**Given data:**
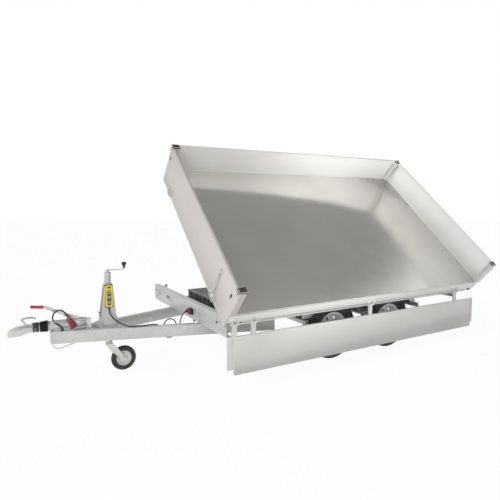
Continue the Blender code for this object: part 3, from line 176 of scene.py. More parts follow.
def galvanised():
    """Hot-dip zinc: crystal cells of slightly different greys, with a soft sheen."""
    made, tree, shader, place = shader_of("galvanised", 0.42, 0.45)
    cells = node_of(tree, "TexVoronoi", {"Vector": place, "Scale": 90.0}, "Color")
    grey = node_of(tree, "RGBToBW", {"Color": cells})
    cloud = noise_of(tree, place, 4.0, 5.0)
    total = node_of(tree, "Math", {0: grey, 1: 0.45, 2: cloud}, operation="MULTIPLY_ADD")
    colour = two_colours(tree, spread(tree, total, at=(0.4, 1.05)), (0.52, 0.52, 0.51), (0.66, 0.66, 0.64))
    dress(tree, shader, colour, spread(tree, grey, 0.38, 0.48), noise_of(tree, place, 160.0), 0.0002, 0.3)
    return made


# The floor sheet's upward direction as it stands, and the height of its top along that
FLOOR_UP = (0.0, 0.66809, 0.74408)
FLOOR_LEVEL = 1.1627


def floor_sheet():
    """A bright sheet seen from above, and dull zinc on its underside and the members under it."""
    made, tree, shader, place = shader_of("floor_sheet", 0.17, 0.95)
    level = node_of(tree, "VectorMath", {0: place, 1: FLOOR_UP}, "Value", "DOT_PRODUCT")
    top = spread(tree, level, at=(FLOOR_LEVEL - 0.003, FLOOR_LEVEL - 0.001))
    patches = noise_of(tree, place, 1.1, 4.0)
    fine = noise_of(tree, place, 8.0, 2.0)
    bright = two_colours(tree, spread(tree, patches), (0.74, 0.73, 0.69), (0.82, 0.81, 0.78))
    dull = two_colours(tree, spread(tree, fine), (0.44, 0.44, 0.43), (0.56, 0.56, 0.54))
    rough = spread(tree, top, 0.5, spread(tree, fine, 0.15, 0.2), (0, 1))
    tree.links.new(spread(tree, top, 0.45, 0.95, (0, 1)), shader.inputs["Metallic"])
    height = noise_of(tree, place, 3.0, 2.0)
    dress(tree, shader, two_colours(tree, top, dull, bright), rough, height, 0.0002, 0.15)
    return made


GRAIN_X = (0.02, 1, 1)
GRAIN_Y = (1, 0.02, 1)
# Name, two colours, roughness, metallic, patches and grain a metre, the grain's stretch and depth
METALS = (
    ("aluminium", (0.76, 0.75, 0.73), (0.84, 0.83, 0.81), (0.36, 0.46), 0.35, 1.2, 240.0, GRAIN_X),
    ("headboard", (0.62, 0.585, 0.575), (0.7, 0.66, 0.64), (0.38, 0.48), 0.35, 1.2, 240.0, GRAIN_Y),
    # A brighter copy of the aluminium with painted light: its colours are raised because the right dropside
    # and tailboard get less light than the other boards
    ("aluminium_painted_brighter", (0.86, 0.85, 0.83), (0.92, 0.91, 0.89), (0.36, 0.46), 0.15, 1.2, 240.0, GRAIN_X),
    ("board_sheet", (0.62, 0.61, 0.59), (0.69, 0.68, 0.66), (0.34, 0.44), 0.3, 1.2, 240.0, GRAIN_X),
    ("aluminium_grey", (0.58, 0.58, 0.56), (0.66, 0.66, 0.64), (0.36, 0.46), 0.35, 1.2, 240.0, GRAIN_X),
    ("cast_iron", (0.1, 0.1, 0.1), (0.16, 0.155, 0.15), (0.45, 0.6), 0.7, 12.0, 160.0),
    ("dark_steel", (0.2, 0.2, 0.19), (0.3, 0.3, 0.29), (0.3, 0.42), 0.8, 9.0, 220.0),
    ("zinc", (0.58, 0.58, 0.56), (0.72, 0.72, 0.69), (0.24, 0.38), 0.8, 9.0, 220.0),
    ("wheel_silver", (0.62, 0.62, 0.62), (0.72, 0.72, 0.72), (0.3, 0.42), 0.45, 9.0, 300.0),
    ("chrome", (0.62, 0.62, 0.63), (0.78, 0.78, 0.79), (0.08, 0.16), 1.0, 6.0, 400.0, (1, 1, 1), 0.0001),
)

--

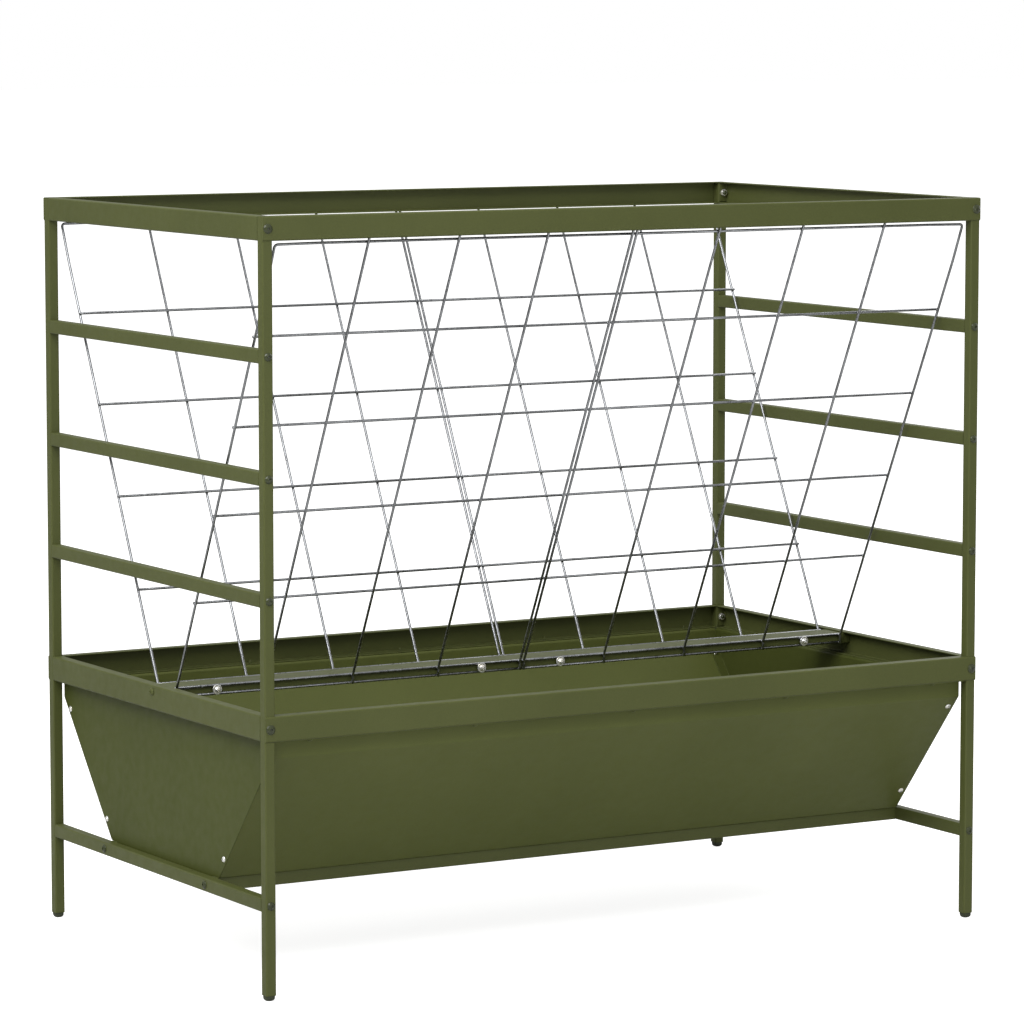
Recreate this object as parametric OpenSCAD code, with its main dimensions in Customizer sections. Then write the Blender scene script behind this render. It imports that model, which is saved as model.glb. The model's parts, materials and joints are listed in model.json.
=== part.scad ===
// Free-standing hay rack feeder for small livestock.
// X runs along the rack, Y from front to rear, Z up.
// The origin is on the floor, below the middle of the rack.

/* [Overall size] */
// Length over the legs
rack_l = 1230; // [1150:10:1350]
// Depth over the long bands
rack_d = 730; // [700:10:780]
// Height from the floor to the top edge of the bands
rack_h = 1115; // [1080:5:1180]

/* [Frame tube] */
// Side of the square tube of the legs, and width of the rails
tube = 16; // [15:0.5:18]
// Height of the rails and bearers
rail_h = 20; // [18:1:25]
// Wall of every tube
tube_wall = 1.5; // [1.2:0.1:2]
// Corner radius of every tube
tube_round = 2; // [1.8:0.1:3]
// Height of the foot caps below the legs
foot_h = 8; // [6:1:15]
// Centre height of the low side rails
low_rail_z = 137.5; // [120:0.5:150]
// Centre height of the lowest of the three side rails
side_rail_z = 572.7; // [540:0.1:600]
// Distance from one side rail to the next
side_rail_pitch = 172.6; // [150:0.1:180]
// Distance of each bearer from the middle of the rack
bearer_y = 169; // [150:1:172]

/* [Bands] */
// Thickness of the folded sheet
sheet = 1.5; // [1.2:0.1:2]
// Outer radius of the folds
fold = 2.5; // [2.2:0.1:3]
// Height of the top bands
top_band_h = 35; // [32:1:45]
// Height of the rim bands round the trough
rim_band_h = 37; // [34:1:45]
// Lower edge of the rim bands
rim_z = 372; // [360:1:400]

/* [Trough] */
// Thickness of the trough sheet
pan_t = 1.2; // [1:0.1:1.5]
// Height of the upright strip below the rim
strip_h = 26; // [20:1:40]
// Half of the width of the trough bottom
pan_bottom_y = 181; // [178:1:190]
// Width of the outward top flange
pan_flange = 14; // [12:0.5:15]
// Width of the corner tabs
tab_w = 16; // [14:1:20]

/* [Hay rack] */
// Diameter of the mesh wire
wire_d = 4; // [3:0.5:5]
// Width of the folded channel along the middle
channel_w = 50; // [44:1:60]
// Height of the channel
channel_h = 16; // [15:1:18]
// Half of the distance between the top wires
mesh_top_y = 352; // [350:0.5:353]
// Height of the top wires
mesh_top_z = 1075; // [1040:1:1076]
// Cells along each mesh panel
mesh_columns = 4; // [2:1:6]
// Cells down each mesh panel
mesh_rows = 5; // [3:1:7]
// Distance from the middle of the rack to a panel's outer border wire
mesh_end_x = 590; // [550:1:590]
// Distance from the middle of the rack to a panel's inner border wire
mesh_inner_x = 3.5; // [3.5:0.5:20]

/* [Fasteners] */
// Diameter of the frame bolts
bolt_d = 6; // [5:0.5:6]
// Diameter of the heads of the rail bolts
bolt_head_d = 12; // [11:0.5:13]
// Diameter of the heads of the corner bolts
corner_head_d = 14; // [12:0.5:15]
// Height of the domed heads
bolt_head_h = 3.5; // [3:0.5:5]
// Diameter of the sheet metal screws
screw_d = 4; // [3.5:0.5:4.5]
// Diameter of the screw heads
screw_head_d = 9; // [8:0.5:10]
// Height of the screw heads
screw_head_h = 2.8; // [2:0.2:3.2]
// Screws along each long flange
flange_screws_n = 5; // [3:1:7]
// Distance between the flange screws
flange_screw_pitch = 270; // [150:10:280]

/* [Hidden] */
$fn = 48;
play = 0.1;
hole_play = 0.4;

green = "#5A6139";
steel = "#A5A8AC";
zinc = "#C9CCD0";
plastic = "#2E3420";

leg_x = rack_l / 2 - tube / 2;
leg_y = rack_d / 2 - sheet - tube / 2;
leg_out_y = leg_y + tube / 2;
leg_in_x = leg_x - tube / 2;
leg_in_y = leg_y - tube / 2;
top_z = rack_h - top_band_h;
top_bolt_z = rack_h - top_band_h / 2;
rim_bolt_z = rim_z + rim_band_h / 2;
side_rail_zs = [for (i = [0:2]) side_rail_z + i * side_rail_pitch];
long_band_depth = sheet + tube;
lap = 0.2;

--

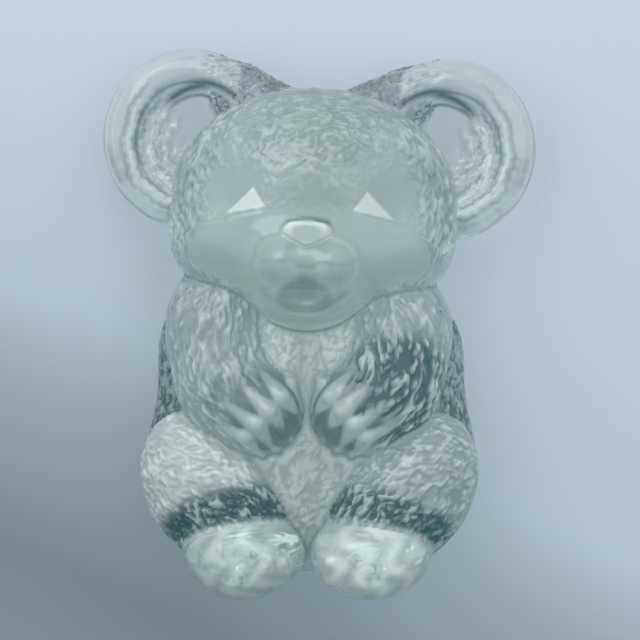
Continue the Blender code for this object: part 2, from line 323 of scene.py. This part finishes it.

**Task to carry out:**
Your task is to quote exactly the lines beginning with the one that contains "Continue the Blender code for this object: part 3, from" and ending with the one that contains "FLOOR_LEVEL = 1.1627", with nothing left out or added.

**Written solution:**
Continue the Blender code for this object: part 3, from line 176 of scene.py. More parts follow.
def galvanised():
    """Hot-dip zinc: crystal cells of slightly different greys, with a soft sheen."""
    made, tree, shader, place = shader_of("galvanised", 0.42, 0.45)
    cells = node_of(tree, "TexVoronoi", {"Vector": place, "Scale": 90.0}, "Color")
    grey = node_of(tree, "RGBToBW", {"Color": cells})
    cloud = noise_of(tree, place, 4.0, 5.0)
    total = node_of(tree, "Math", {0: grey, 1: 0.45, 2: cloud}, operation="MULTIPLY_ADD")
    colour = two_colours(tree, spread(tree, total, at=(0.4, 1.05)), (0.52, 0.52, 0.51), (0.66, 0.66, 0.64))
    dress(tree, shader, colour, spread(tree, grey, 0.38, 0.48), noise_of(tree, place, 160.0), 0.0002, 0.3)
    return made


# The floor sheet's upward direction as it stands, and the height of its top along that
FLOOR_UP = (0.0, 0.66809, 0.74408)
FLOOR_LEVEL = 1.1627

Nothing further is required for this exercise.